Da qualche giorno il popolare servizio di messaggistica non è più accessibile in Russia. Il governo ha infatti ottenuto il blocco per Telegram in seguito alla richiesta inevasa di consegnare le chiavi crittografiche che consentono di leggere le conversazioni. La software house ha tuttavia utilizzato alcuni stratagemmi per eludere il ban e il CEO Pavel Durov ha promesso di finanziare le aziende che offrono proxy e VPN.
Lo scontro tra il governo russo e Telegram è iniziato qualche giorno dopo l’attacco terroristico di San Pietroburgo del 3 aprile 2017. Durante le indagini, la FSB (ex KGB) ha scoperto che il servizio di messaggistica è stato usato per coordinare l’attentato. L’agenzia federale ha quindi chiesto le chiavi crittografiche per poter leggere i messaggi, ma la software house ha sempre opposto resistenza. La questione è quindi finita in tribunale e il giudice ha dato ragione sia alla FSB che a Roskomnadzor, l’ente che controlla le comunicazioni.
Gli indirizzi IP e i domini di Telegram sono stati inseriti nella blocklist governativa e resi inaccessibili dagli ISP. Il servizio è tuttavia raggiungibile tramite VPN e proxy, due delle soluzioni utilizzate per aggirare il ban. Il CEO Pavel Durov ha comunicato che le aziende e i singoli individui che permetteranno di accedere a Telegram tramite proxy sock5 e VPN riceveranno donazioni in Bitcoin. L’obiettivo è organizzare una Resistenza Digitale, un movimento che protegge la libertà di comunicazione e la privacy degli utenti.
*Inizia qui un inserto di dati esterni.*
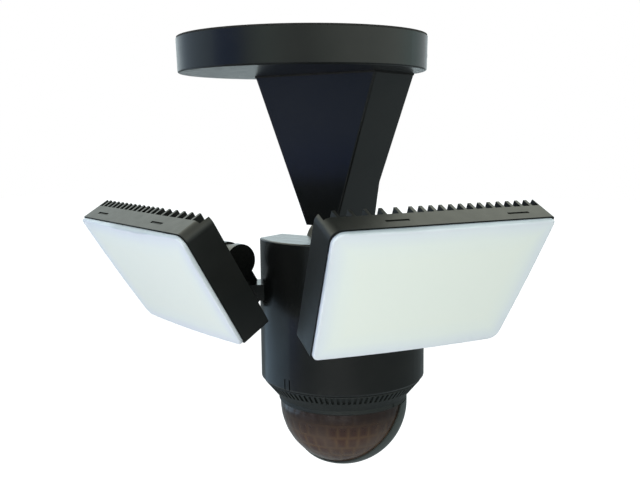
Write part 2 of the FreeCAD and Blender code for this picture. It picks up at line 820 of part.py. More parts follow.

Durov ha inoltre ringraziato pubblicamente Apple, Google, Microsoft e Amazon per non aver preso parte alla “censura politica”. Roskomnadzor ha infatti chiesto la rimozione dell’app Telegram dai loro store, ma al momento possono essere ancora scaricate. Il CEO conferma per l’ennesima volta che la privacy degli utenti verrà rispettata, quindi le chiavi crittografiche non verranno mai consegnate al governo russo.